Andy (Steve Carell) collects action figures, plays video games and, on weekends, blows his baritone horn. "This is a character who has missed out on some opportunities in his life," says Carell. "He was probably in the marching band when he was in high school."
But the affable guy finds love by the end of the film. "Andy is attractive because he is nice and sweet," points out Carell. "He's not a bad boy. He's not dangerous. He is not threatening. He is unique."
Unique? Because he's not bad, dangerous or threatening? Or because he's a virgin? I suspect the country is full of men who aren't bad, dangerous, or threatening; these have always been the nice guys who "finish last." If I had to guess, though, few of them remain virgins till the age of 40. Mostly, they find women who turn to them at last after getting burned one too many times by the bad boys.
Still no news here, it would seem. But wait -- buried in the article is this striking paragraph:
"Women find sex appeal in male geek movie characters," notes Gitesh Pandya, editor of www.boxofficeguru.com. "Geeks have charm in their awkwardness. The personality of a geek makes him sexy, partially because he can be pitied and partially because they [sic] are good-natured people."
The geek is sexy because he can be pitied? This is news. Women want men who are pitiable!? And this is supposed to be good news? That would pretty much wipe out the driving force behind the creation of advanced civilization -- the feats of leadership, heroism and genius men have forced themselves to accomplish for the purpose of making themselves attractive to women. Now we are to believe that it would be better to let it all go, put on a few more pounds, and practice acting awkward and helpless instead?
Oddly enough, Drudge also seems to have offered up some confirmation of this notion in yesterday's report. Consider this otherwise contextless item from the U.K.'s News Telegraph:
Michael Buerk, the veteran BBC newsreader, has launched a tirade against what he believes is the all-pervading influence of women in society, claiming that men have been reduced to little more than "sperm donors".

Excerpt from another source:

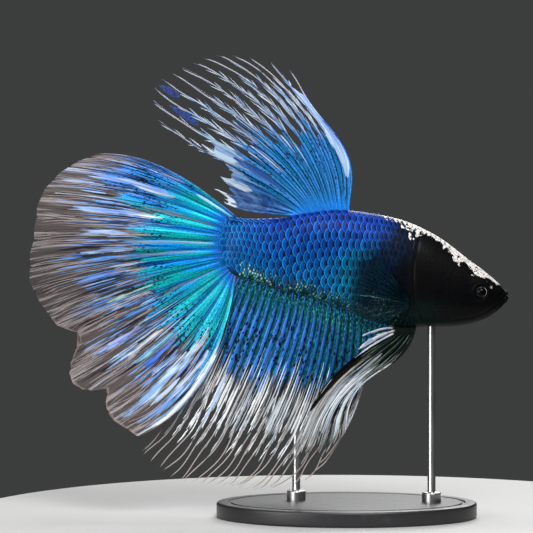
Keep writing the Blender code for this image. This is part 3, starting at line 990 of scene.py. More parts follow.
def vaneWidths(fin, dice):
    # half width of the web on each side of each ray, as a share of the ray pitch, along the ray
    rays = fin["rays"]
    slit = np.clip(fin["web"][0] + dice.normal(0, fin["web"][1], rays + 1), 0.12, 0.99)
    for first, last, reach in fin.get("joined", ()):
        slit[first:last + 1] = reach
    ends = np.clip(fin["vaneEnd"][0] + dice.normal(0, fin["vaneEnd"][1], rays), 0.3, 0.999)

    def width(ray, side, t):
        gap = slit[ray + (1 if side > 0 else 0)]
        end = min(max(ends[ray], gap + 0.008), max(cutAt(fin, ray), gap + 0.005))
        past = np.clip((t - gap) / (end - gap), 0, 1)
        opening = 0.5 * (1 - (1 - fin["vane"]) * smoothStep(t, gap, gap + 0.05))
        phase = dice.uniform(0, 6, 3)
        ragged = (1 + 0.22 * np.sin(31 * t + phase[0])
                  + 0.16 * np.sin(57 * t + phase[1]) + 0.1 * np.sin(97 * t + phase[2]))
        narrowed = opening * (1 - past ** 1.6) ** 0.6
        if fin["vane"] < 1:
            narrowed = np.minimum(narrowed * ragged, 0.48)
        outerEdge = (ray == 0 and side < 0) or (ray == rays - 1 and side > 0)
        return np.where(t < gap, 0.5, np.maximum(narrowed, 0.012)) * (0.26 if outerEdge else 1.0)

    return width


def buildWeb(fin, name, surface, material, across=3, rows=96):
    # the web between the rays: strips of skin along each ray, joined as far as the slits
    dice = np.random.default_rng(fin["seed"])
    width = vaneWidths(fin, dice)
    t = np.concatenate([[rootReach], np.linspace(0, 1, rows)])
    points, normals, places = [], [], []
    columns = np.arange(-across, across + 1) / across
    faces = []
    for ray in range(fin["rays"]):
        left, right = width(ray, -1, t), width(ray, 1, t)
        until = np.minimum(t, cutAt(fin, ray) + 0.01)
        start = len(points) * len(t)
        for c in columns:
            offset = np.where(c < 0, c * left, c * right)
            at = ray + offset
            here, normal = surface(rayShare(fin, at), np.minimum(until, lastReach))
            pleat = fin["pleat"] * np.cos(2 * np.pi * at) * smoothStep(until, 0, 0.1) * (1 - 0.6 * until)
            points.append(here + normal * pleat[:, None])
            normals.append(normal)
            places.append(np.stack([at, until, np.zeros_like(t)], -1))
        for i in range(len(columns) - 1):
            a = start + i * len(t)
            for j in range(len(t) - 1):
                faces.append((a + j, a + j + 1, a + len(t) + j + 1, a + len(t) + j))
    points, normals, places = (np.concatenate(v) for v in (points, normals, places))
    # weld the strips where they are joined
    key = np.round(points, 4)
    _, first, back = np.unique(key, axis=0, return_index=True, return_inverse=True)
    back = back.reshape(-1)
    points, normals, places = points[first], normals[first], places[first]
    welded = []
    for face in faces:
        ring = []
        for v in face:
            if back[v] not in ring:
                ring.append(int(back[v]))
        if len(ring) > 2:
            welded.append(ring)
    thick = fin["thick"][0] + (fin["thick"][1] - fin["thick"][0]) * smoothStep(places[:, 1], 0, 0.6)
    return thickSheet(name, points, normals, places, welded, thick / 2, fin["rays"], material)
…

Buerk, the former presenter of The Nine O'Clock News whose report on Ethiopia inspired Live Aid, said that life was now lived "according to women's rules" and that traditional male traits had been marginalised.
In an interview with The Radio Times, he cited the decline of the manual workforce as an example of the trend as well as the number of women in top jobs at the BBC and other media outlets.
Buerk, who now presents BBC World and recently attacked some of his fellow news presenters for being overpaid "lame brains", complained that the "shift in the balance of power between the sexes" has gone too far and we needed to "admit the problem".
"Life is now being lived according to women's rules," he said. "The traits that have traditionally been associated with men - reticence, stoicism, single-mindedness - have been marginalised."
And now all that women need or want from the male sex is a shopworn teddy bear who makes a decent living as a nonthreatening drone? Interesting idea. But the next line of Michael Buerk's rant also seems relevant. He says:
"The result is that men are becoming more like women...."
This is certainly true. And it's intriguing that such a definite declaration comes from an employee of the BBC, a member in good standing of the ultra-liberal journalism establishment. Women may be in charge now at the BBC, but they're not in charge of all elite media. So why does the mass media coverage of the Bush Administration (for example) seem so stereotypically female in tone -- hysterical, histrionic, hyper-emotional, and irrational -- its argumentation entirely developed and arranged for the purpose of attacking one man -- at all costs -- rather than making any attempt to think through the situation without second-guessing every motive and digging up every old grievance.
The so-called progressive opposition to Bush is remarkably akin to that of a woman who has discovered her lover cheating on her. She's through with him. There's nothing he can say or do, ever again, to command her affection or respect. She will go to any length, no matter how self-destructive, to obtain her revenge. In furtherance of her purpose she will care about things she's never cared about, stand her own principles on their heads, and use every vicious trick she can think of to do more hurt to her target.
This extremely virulent side of the feminine mindset may be more firmly implanted in the mainstream media than it is elsewhere in the culture, but there is virtually no institution that does not increasingly manifest at least the milder versions of the female personality. Our corporate meeting rooms are geared to consensus and cooperation rather than breakthrough leadership (and its inevitable hurt feelings), our schools are drenched in feel good flummery rather than the demand for accomplishment, our politics are awash in policy-making by heart-tugging anecdote rather than sober cost-benefit analysis, and our tolerance for the very real human costs of defending the nation in a tough and violent world has disappeared into a swamp of tears and impotent tantrums.
What's more, I think there are a lot of women who detect that this is the case and suspect that it's not Utopia. Yes, they wanted to participate in the institutions and the decision-making, but in their heart of hearts, they didn't want men to become just like them. Now they see men who are as obsessed with appearance, clothes, and grooming as they are, famous athletes who whine and storm like teenage girls, leaders in a variety of fields who care more about what other people will say (and have said) than how to get the mission accomplished, whatever it is, and they know that something's wrong.
But do they even remember men? What does a man look like to a woman who was born after the feminist revolution? Perhaps he looks like he doesn't care how he looks, perhaps he has a driving interest in something other than money and status, perhaps he lacks the degree of narcissism to plunge himself into the beauty pageant relations between the sexes have become. Maybe she sees a geek and thinks maybe she's looking at a man.
If so, love handles and pitifulness might not be the answer. It might be that what men need to do is relearn the difficult and complex skill of thinking and acting like a man.